Fireball: Carole Lombard and the Mystery of Flight 3 by Robert Matzen

Judging by this image in Film Fun, Virtue was a must-see picture.

Mae and Jimmy get hitched in a New York minute, and he’s dim to the fact that she used to turn tricks. Personally, I’d wonder on my wedding night where my young bride got such talent and enthusiasm, but that’s just me. For the remainder of the picture Mae tries to fly right while we count the minutes until Jimmy gets wise to his wife’s big secret. Then he does find out and circumstances lead him to suspect she’s out turning tricks again, but since Jimmy’s already established as a cynic at heart, it’s not like he’s crushed or anything and at fade out (spoiler alert) they kiss and make up, and I could only hope he spent the next 50 years making the most of his wife’s earned-on-the-street abilities.

Fireball: Carole Lombard and the Mystery of Flight 3 by Robert Matzen

More Columbia Pictures enticement to go see Carole Lombard in Virtue.

I couldn’t make up my mind if I could imagine 23-year-old Carole Lombard as a pay-for-play babe and really, it’s ridiculous unless she was hopped up on opium or booze. But she’s as lucid as always and so we know going in this is a tidy little Hollywood fantasy. Aside from one bouncy braless scene on a city street, there wasn’t any skin, which was the biggest disappointment for me considering Virtue stills that made 1930s voyeur mags like Film Fun. Judging by these images Virtue was a smutfest with lesbian undertones, not a gee-whiz romance espousing, well, virtue. If this were a picture made after institution of Hollywood’s Production Code less than two years later, there could have been no happy ending and Mae would have lost her man as penance for life on the streets.

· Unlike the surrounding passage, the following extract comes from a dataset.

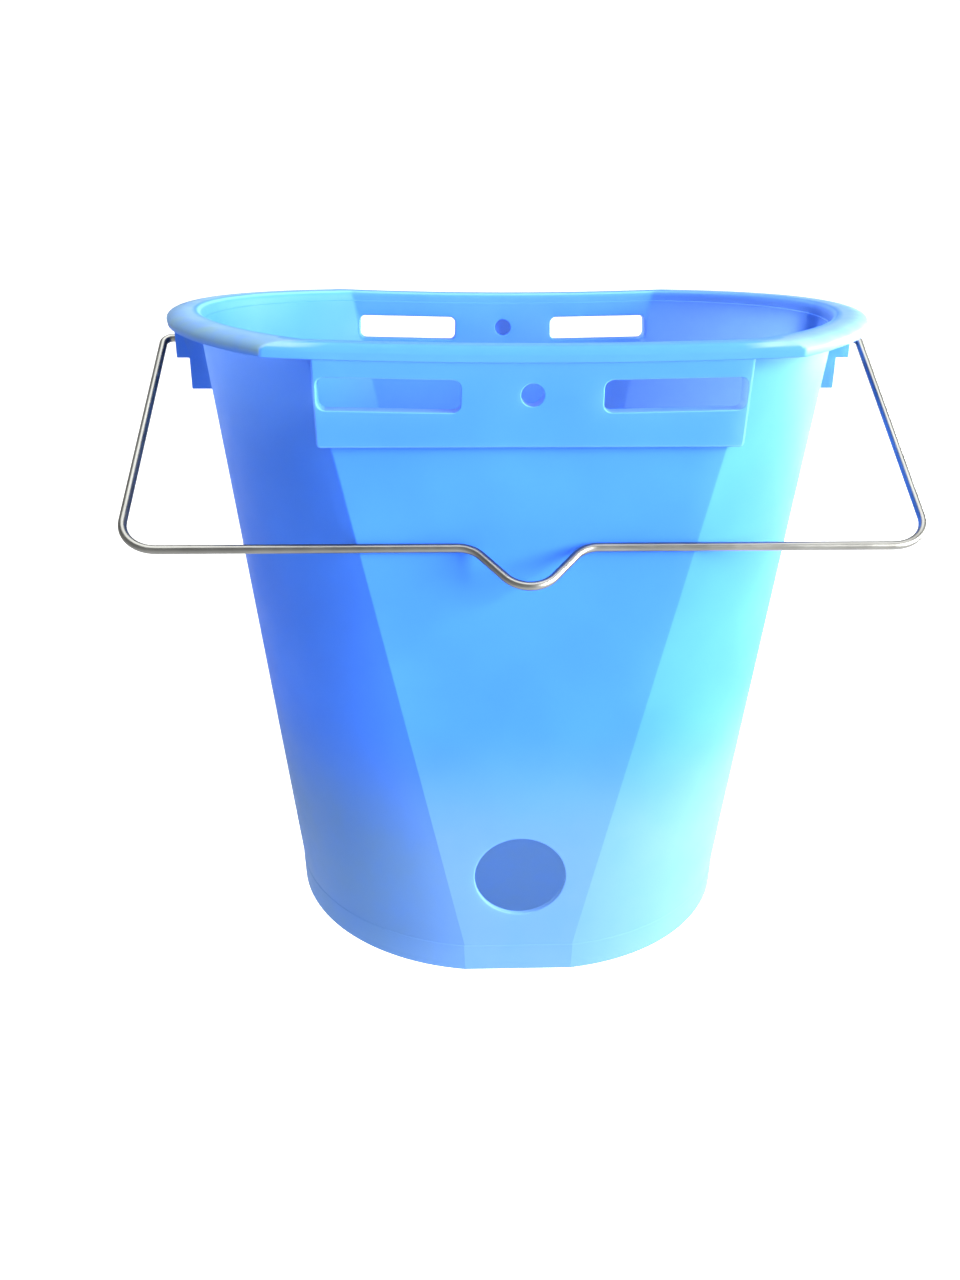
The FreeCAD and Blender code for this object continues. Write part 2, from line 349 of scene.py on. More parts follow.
def rounded_rectangle(x_span, z_span, radius, inset=0.0, steps=5):
    """Points (x, z) of a rectangle with round corners, moved inwards by inset."""
    x_low, x_high = x_span[0] + inset, x_span[1] - inset
    z_low, z_high = z_span[0] + inset, z_span[1] - inset
    radius = max(radius - inset, 0.05)
    points = []
    corners = (
        (x_high, z_low, 1, -1, 270),
        (x_high, z_high, 1, 1, 0),
        (x_low, z_high, -1, 1, 90),
        (x_low, z_low, -1, -1, 180),
    )
    for x, z, sx, sz, start in corners:
        for i in range(steps + 1):
            angle = math.radians(start + 90 * i / steps)
            points.append((x + radius * (math.cos(angle) - sx), z + radius * (math.sin(angle) - sz)))
    return points


def circle(x, z, radius, sides):
    angles = [2 * math.pi * i / sides for i in range(sides)]
    return [(x + radius * math.cos(angle), z + radius * math.sin(angle)) for angle in angles]


def flare(radius):
    """Steps (depth below the face, widening) of a cutter that leaves a rounded edge."""
    steps = [(depth, wide) for wide, depth in rounding(radius, FLARE_ANGLES)]
    last_depth, last_wide = steps[-1]
    slope = math.tan(math.radians(FLARE_ANGLES[-1]))
    steps.append((-FLARE_ABOVE, last_wide + (last_depth + FLARE_ABOVE) * slope))
    return steps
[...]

I came away from these two pictures believing that prior to her big break in 1934, Carole Lombard was only as good as her director and whatever script she was handed. She could act OK, but she couldn’t transcend. Am I wrong here? In what pictures did Lombard rise above the material as a leading lady? It seems clear that it was through her social connections—married to William Powell at this point in her career and benefiting from her access to Powell’s superagent—that she positioned herself for the good fortune that would come with casting in Twentieth Century. Then the tutelage of Howard Hawks changed everything.